We show the diversity score to ensure that the sentences of the optimal summary should not be analogical. The set of documents always includes one central theme and some subthemes. The summary should contain the most evident theme beyond doubt. In order to better comprehend the whole document set, it’s also necessary to make the sub-themes displayed in the final summary. Put another way, sentences of the summary ought to be less reduplicated with one another in order to eliminate redundancy. Another underlying assumption of DPC is that cluster centers also are characterized by a relatively large distance from points with higher densities. According to that, the scores of the similar sentences can be ensured to obtain larger gap. Furthermore, the sentences with higher diversity scores could be selected in comparison with all the other sentence of the document set. Therefore the diversity of the summary can be guaranteed globally. In our method, the diversity score SC_D(i) is calculated in clusters level as follows.

$$ SC_{D} (i) = \mathop {\hbox{min} }\limits_{{j:SC_{R} (j) > SC_{R} (i)}} (1 - Sim_{ij} ) $$

(5)

We set the diversity value of the sentence maximum of (1 − Sim_ij) conventionally [15], which possesses the highest relevance score.

(4) Length Constraint

The sentence with the longer length usually possesses the more information. Moreover, the human summarizers always are apt to generate masses of shorter sentence for summary. When only consider the informativeness of sentences, the longish sentences tend to be selected, which is incongruent to the human habit. In the real summary system, it is usually restrained of the amount of words. When we select the longish sentences, the number of selected sentences is fewer. As a consequence, it is in sore need of providing the length constraint score. The length of sentences l_i is distributed in a large scale. In this situation, we bring in the taking logarithm smoothing method to solve this issue. Therefore, the length constraint score SC_L is calculated as follows.

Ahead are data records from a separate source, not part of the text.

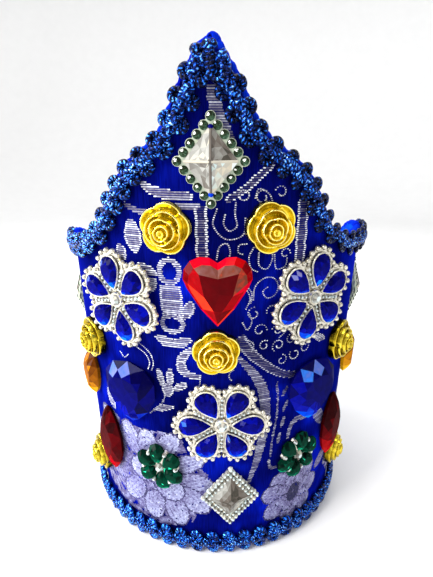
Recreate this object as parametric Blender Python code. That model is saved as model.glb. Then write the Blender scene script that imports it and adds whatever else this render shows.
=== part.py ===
"""Orisha crown: a tall stiff tube of blue brocade with a pointed front, trimmed with braid and stones.

Metres, +Z up. The front, with the tall point, faces -Y. The crown stands on the loops of its hem
braid at Z = 0. Places on the wall are given as an angle from the front, in degrees towards +X, and
a height above the floor.
"""

import math

import bmesh
import bpy
from mathutils import Matrix, Vector

# The wall: a slightly flaring tube whose rim rises to a point at the front.
AXIS_Y = 0.0022
BASE_RADIUS = 0.0635
FLARE = 0.032
WALL_THICKNESS = 0.0024
WALL_BOTTOM = 0.0024
SEAT_GAP = 0.0003

# Height of the wall's edge at angles from the front, on the left side and on the right one.
RIM = (
    # angle, left height, right height
    (0.0, 0.2048, 0.2048),
    (1.8, 0.2038, 0.2036),
    (3.5, 0.2012, 0.2008),
    (6.2, 0.1964, 0.1958),
    (9.2, 0.1896, 0.1889),
    (12.3, 0.1822, 0.1820),
    (14.4, 0.1782, 0.1790),
    (18.5, 0.1740, 0.1750),
    (24.0, 0.1697, 0.1706),
    (29.0, 0.1634, 0.1660),
    (32.6, 0.1578, 0.1608),
    (36.2, 0.1516, 0.1540),
    (39.3, 0.1472, 0.1486),
    (43.0, 0.1436, 0.1448),
    (48.0, 0.1412, 0.1424),
    (56.0, 0.1396, 0.1414),
    (66.0, 0.1390, 0.1412),
    (76.0, 0.1382, 0.1412),
    (85.0, 0.1364, 0.1408),
    (92.0, 0.1332, 0.1394),
    (98.0, 0.1304, 0.1356),
    (105.0, 0.1276, 0.1292),
    (115.0, 0.1265, 0.1268),
    (180.0, 0.1265, 0.1265),
)

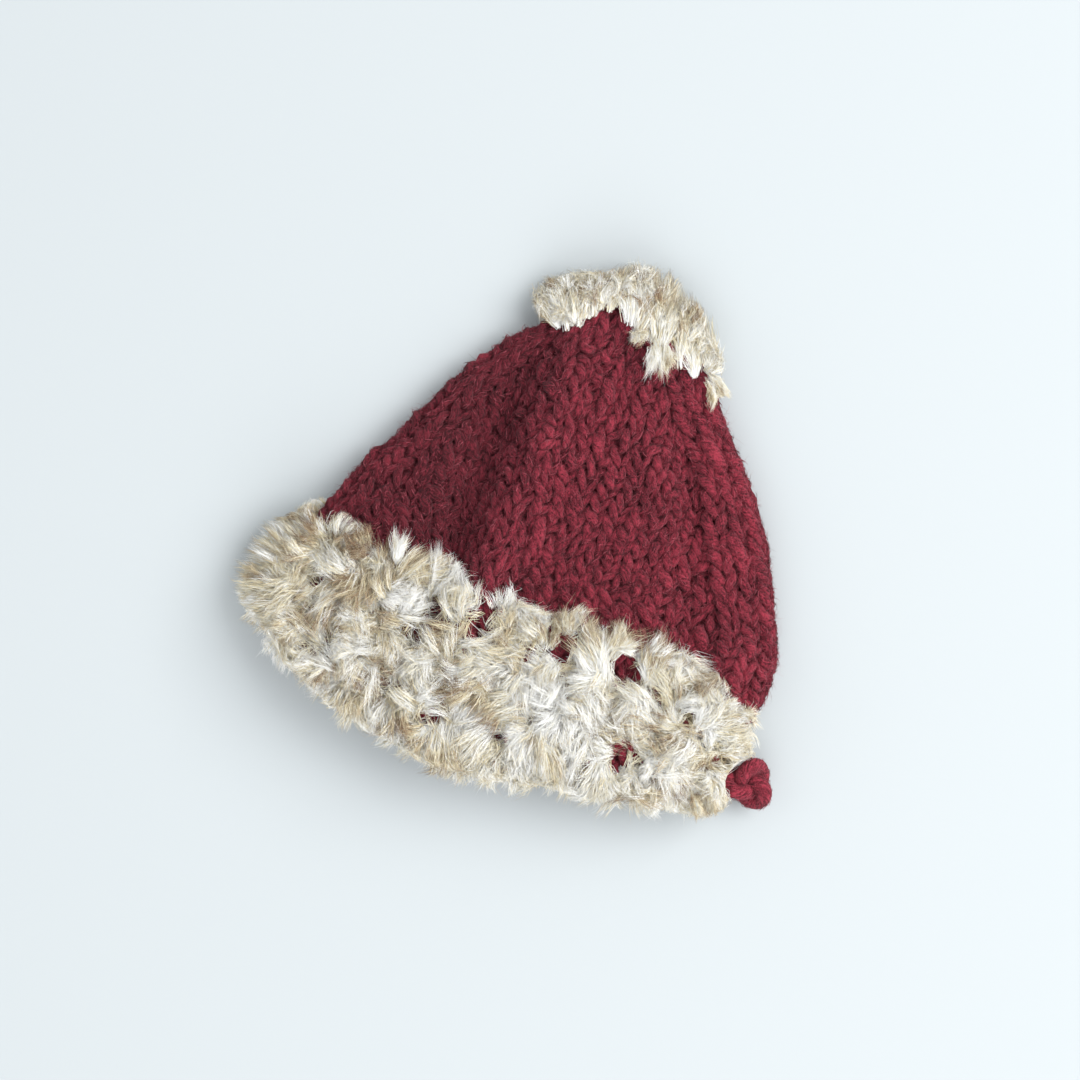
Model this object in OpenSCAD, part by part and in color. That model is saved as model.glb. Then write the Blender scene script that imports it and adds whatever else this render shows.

$$ SC_{L} = \log (\mathop {\hbox{max} }\limits_{j} l_{j} /l_{i} + 1) $$

(6)

(5) The Integrated Sentence Scoring Method

In order to extract the sentences with more information, higher relevance, and better diversity under the limitation of length, we proposed an integrated sentence scoring method all sidedly considering the four above objectives. For adapting to the integrated sentence score method, SC_I(i), SC_R(i), SC_D(i) and SC_L(i) should be normalized by divided their own highest values firstly.

$$ SC(i) = \alpha \log SC_{R} (i) + \beta \log SC_{D} (i) + \gamma \log SC_{I} (i) + \log SC_{L} (i) $$

(7)

where the parameters α, β, and γ of the integrated scoring method are applied to adjust weightings of the four scores. We conduct a series of experiments on the standard datasets to tune and obtain the optimal the parameters settings.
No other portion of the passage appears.